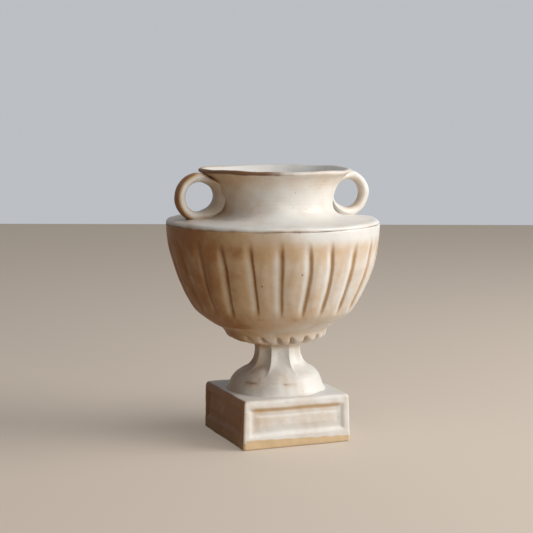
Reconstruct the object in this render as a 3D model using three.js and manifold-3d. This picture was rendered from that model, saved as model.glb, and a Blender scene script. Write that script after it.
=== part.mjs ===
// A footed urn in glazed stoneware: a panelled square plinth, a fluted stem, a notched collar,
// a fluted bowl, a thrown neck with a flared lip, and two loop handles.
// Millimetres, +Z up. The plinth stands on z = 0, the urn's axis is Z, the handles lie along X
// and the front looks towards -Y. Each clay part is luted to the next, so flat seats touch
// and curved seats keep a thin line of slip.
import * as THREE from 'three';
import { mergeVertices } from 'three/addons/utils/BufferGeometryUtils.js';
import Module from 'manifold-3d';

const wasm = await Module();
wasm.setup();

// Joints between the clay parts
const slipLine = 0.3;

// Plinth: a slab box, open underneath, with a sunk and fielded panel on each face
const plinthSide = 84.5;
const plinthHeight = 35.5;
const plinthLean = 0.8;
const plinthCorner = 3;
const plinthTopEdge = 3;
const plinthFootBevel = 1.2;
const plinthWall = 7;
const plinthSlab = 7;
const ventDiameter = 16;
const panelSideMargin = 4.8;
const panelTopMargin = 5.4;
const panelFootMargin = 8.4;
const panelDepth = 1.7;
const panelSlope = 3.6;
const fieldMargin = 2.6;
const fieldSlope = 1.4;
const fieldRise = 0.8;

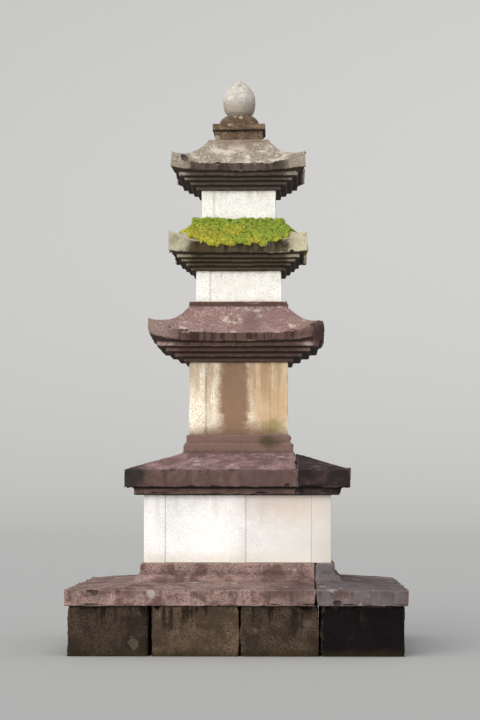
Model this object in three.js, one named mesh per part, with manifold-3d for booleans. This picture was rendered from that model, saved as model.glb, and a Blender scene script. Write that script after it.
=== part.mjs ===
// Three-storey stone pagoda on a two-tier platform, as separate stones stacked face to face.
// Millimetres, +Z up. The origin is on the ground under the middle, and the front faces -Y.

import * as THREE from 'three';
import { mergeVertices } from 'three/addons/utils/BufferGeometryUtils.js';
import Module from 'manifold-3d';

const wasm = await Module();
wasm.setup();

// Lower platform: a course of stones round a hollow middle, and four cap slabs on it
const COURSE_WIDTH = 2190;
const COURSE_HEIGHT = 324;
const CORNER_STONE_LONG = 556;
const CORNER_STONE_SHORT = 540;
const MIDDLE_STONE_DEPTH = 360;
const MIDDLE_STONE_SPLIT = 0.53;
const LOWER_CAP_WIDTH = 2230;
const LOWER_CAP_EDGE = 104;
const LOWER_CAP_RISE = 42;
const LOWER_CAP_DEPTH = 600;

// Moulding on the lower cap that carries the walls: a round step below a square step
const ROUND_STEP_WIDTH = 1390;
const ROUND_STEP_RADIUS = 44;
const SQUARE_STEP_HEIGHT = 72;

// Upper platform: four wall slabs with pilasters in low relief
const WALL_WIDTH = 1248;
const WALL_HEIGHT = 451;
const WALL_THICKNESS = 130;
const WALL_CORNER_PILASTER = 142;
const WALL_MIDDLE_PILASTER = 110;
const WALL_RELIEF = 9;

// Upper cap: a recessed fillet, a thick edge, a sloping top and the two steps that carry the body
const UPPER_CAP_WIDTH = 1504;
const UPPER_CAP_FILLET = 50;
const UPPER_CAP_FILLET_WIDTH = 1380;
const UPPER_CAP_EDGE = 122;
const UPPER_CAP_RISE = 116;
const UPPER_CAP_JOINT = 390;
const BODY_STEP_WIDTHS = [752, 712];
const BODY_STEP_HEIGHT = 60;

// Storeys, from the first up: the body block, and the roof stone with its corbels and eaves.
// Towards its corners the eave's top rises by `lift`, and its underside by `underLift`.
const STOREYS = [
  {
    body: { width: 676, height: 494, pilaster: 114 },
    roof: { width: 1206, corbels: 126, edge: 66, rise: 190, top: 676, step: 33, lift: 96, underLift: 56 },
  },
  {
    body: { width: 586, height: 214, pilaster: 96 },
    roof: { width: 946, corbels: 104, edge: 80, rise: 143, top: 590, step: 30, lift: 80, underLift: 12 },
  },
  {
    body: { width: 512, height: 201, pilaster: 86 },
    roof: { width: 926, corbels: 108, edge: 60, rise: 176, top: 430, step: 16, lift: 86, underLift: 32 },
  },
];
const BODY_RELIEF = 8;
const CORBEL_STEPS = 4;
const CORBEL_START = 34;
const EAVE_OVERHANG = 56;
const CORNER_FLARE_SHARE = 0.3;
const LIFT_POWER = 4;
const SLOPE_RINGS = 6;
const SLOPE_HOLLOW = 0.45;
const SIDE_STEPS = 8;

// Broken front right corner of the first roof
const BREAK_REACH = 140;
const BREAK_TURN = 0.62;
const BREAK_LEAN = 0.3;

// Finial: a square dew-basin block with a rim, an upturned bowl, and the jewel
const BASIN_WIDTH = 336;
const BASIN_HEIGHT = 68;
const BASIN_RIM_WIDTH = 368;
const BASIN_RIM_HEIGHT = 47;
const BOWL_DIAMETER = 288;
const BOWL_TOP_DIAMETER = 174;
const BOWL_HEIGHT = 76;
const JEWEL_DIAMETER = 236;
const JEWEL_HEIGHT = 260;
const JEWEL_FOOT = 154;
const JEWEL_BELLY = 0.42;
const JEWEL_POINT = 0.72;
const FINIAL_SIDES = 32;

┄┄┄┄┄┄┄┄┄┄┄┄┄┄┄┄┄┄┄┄

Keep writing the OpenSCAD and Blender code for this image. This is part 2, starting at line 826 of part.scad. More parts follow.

┄┄┄┄┄┄┄┄┄┄┄┄┄┄┄┄┄┄┄┄

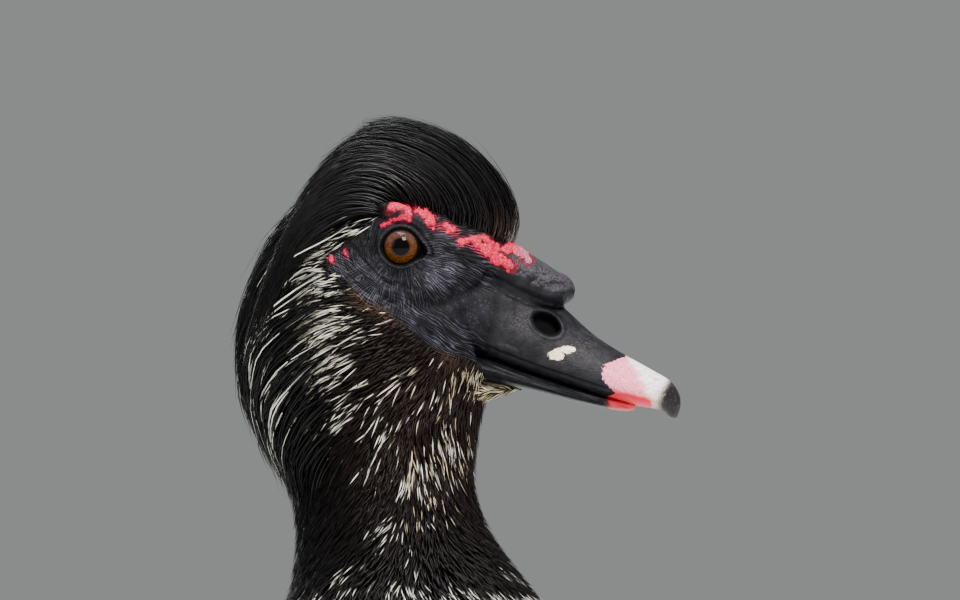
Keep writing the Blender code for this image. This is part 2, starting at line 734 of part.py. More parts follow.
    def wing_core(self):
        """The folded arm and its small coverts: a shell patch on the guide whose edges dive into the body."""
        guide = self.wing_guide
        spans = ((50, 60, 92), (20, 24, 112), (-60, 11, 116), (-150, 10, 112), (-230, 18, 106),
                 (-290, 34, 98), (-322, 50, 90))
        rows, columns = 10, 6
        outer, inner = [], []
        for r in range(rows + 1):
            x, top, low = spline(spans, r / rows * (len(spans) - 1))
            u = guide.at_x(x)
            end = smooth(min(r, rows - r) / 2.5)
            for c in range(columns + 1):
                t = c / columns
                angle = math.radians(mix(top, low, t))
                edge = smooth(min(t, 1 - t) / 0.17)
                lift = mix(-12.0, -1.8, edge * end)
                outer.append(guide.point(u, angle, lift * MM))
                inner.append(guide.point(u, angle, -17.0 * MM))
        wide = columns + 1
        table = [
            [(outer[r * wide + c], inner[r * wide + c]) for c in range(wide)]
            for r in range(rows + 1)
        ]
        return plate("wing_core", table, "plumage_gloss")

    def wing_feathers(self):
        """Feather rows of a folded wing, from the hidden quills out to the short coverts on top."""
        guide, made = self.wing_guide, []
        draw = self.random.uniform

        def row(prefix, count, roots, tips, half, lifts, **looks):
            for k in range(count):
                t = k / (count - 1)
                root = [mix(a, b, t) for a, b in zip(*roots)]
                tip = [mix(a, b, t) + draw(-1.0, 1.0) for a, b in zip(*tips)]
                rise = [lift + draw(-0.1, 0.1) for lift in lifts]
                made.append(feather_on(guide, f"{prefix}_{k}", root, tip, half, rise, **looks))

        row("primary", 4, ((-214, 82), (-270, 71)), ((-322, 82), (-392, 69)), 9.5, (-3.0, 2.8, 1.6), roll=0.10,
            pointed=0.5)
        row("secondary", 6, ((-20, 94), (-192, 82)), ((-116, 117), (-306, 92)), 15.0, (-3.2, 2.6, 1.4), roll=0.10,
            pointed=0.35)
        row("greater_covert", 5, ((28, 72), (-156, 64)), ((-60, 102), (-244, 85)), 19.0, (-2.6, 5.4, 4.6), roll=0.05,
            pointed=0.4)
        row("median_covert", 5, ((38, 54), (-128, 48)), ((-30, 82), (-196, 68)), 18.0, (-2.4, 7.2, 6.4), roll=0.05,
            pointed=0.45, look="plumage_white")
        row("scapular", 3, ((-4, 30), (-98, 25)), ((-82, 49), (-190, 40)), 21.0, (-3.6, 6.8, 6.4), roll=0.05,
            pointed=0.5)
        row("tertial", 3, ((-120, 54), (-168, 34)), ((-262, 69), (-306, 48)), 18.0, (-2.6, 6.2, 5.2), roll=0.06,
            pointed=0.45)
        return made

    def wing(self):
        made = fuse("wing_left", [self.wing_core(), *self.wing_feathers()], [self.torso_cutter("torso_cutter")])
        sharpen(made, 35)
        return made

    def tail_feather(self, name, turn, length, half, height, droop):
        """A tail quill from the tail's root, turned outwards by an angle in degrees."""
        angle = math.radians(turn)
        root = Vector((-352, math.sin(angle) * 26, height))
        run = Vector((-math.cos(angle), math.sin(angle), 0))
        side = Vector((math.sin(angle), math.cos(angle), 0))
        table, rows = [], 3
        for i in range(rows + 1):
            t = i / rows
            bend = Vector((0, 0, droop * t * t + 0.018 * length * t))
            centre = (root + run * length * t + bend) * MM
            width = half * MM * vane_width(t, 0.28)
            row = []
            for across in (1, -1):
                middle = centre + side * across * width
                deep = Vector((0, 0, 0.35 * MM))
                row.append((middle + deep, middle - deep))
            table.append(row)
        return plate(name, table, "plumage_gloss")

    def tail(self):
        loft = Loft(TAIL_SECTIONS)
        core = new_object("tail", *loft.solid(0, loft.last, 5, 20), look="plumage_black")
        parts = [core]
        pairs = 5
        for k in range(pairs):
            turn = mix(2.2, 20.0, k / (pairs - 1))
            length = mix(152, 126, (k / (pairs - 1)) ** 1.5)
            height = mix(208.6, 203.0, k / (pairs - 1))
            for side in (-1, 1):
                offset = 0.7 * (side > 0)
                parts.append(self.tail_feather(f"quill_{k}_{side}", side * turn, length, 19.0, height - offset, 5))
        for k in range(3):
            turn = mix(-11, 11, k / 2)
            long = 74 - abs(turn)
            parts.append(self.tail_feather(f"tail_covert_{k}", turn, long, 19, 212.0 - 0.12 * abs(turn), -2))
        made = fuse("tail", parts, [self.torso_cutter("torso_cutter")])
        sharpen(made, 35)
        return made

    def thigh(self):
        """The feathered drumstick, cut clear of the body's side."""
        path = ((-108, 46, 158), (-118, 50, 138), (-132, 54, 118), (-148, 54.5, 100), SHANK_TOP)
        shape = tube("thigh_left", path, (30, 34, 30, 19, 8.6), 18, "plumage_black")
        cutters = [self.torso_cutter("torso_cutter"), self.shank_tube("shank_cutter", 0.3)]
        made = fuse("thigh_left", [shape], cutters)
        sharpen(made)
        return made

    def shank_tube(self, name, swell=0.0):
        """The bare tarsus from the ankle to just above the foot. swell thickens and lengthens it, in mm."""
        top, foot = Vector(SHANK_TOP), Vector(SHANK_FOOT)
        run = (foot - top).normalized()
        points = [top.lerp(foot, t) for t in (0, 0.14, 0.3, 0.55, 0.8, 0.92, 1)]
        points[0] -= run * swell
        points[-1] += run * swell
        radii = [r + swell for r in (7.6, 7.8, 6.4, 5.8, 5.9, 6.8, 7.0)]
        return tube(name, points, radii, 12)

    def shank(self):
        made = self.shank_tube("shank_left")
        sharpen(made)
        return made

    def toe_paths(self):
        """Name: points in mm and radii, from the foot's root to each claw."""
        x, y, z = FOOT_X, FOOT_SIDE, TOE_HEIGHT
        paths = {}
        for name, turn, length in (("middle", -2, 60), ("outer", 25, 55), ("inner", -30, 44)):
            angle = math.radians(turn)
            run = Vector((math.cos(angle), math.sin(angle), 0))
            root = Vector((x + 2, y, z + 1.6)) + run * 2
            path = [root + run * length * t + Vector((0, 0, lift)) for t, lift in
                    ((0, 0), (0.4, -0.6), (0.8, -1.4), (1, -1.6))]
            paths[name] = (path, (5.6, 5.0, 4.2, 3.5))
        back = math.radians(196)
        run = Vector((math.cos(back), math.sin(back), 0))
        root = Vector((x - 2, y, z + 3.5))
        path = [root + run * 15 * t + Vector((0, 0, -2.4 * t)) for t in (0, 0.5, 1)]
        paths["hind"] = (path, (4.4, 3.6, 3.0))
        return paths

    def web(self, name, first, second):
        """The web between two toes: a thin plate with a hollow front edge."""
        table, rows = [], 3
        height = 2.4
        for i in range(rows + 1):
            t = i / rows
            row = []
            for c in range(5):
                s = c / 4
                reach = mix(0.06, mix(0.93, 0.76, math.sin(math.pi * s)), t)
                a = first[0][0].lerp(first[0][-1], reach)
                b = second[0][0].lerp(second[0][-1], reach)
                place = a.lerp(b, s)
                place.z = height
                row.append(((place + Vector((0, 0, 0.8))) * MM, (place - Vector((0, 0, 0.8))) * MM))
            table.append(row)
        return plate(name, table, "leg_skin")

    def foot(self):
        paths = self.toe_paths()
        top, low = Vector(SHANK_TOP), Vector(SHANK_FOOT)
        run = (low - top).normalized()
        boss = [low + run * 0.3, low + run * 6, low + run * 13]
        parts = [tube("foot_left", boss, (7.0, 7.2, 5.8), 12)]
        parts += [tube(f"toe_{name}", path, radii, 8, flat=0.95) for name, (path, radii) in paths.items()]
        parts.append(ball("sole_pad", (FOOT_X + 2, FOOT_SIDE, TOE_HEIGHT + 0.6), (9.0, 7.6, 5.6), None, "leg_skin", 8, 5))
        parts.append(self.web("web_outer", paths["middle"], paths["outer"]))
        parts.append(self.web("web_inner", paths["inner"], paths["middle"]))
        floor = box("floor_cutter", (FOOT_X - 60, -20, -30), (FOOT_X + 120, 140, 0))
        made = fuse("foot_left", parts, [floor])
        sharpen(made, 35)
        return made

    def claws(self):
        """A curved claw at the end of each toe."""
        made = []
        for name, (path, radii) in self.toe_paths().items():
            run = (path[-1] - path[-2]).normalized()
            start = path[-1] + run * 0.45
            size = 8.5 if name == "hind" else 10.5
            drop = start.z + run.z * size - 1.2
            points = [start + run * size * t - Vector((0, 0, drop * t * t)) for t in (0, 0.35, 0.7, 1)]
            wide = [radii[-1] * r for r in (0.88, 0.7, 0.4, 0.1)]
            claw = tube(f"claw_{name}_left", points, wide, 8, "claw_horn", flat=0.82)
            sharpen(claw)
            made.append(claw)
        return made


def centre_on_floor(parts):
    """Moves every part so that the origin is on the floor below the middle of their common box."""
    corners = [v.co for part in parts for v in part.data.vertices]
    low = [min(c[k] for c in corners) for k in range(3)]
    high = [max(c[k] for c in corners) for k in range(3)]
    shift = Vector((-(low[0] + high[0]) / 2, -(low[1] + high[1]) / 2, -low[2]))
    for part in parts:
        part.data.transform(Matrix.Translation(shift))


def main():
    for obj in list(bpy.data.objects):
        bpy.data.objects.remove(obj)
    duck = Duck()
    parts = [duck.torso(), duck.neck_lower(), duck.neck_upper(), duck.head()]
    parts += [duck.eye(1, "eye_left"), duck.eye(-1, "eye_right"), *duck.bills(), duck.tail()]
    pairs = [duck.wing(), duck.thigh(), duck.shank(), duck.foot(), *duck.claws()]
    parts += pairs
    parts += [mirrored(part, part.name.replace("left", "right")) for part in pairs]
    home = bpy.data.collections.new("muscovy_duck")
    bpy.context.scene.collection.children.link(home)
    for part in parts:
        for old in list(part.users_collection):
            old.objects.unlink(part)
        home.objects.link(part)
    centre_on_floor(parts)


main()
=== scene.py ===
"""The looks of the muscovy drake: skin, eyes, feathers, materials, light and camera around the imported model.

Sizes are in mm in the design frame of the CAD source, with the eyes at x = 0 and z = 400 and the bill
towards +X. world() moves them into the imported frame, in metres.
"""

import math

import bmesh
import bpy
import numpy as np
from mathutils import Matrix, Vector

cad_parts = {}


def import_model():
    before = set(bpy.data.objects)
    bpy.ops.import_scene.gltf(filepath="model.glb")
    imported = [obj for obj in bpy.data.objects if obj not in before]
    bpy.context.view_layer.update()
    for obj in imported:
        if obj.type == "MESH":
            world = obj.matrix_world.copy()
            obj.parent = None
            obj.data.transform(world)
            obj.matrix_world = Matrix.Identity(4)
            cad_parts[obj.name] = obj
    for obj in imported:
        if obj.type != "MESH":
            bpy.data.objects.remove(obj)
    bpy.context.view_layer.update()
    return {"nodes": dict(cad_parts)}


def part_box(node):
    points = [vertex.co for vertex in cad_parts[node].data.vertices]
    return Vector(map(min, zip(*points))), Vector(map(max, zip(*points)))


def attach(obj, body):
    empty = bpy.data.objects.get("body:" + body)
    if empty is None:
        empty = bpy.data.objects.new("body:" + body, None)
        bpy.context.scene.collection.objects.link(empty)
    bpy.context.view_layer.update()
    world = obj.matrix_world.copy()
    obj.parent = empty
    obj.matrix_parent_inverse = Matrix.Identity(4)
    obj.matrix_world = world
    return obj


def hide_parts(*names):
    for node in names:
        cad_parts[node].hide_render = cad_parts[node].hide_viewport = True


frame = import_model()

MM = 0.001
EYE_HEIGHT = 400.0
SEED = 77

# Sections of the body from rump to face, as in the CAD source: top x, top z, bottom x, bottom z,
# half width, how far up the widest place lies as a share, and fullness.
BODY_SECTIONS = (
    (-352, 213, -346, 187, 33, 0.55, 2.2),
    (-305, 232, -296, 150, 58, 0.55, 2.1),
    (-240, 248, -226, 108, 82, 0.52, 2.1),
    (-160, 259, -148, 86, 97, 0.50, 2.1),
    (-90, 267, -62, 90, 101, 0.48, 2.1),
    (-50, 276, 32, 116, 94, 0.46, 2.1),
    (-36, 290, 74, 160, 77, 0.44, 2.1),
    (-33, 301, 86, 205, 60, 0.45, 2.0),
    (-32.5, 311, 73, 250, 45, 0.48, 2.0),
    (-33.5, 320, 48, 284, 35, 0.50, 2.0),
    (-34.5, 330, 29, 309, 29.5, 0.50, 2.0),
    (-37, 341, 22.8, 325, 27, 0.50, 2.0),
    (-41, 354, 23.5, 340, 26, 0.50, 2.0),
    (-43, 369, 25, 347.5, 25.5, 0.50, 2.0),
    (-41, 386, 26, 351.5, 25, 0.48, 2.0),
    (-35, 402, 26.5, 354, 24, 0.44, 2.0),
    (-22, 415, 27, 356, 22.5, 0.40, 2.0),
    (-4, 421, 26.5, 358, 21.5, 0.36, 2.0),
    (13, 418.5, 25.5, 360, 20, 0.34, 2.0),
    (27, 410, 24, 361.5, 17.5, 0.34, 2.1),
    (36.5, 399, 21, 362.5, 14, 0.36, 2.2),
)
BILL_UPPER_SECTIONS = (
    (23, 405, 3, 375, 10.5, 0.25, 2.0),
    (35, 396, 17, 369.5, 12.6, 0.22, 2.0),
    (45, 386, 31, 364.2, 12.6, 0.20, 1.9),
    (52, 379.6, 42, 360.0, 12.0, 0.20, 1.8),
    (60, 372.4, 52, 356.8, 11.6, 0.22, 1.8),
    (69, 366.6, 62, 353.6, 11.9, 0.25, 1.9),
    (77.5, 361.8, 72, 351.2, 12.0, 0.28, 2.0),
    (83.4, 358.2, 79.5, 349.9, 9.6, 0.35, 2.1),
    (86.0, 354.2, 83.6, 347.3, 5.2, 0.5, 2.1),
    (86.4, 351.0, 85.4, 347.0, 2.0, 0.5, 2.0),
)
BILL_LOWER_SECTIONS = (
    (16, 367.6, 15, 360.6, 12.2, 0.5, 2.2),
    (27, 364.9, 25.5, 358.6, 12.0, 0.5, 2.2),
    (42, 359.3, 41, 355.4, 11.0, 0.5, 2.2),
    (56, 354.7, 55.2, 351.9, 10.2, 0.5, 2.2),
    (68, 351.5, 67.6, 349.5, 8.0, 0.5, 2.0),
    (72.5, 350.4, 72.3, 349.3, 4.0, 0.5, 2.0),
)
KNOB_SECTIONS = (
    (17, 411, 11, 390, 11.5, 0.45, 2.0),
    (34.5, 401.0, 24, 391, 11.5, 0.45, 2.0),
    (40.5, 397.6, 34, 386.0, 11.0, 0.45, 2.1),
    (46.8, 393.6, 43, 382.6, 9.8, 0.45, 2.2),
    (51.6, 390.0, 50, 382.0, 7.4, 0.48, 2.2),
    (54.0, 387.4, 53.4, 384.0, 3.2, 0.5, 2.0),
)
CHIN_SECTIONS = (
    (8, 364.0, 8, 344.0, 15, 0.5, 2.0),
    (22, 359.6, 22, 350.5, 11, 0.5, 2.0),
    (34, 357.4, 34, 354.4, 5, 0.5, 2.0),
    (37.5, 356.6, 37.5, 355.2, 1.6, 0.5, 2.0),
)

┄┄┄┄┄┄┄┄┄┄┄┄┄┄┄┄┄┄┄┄

Short task
Only the lines from the one with "part in pairs]" to the one with "the imported model." are wanted; extract them exactly, both ends included.

Expected answer
    parts += [mirrored(part, part.name.replace("left", "right")) for part in pairs]
    home = bpy.data.collections.new("muscovy_duck")
    bpy.context.scene.collection.children.link(home)
    for part in parts:
        for old in list(part.users_collection):
            old.objects.unlink(part)
        home.objects.link(part)
    centre_on_floor(parts)


main()
=== scene.py ===
"""The looks of the muscovy drake: skin, eyes, feathers, materials, light and camera around the imported model.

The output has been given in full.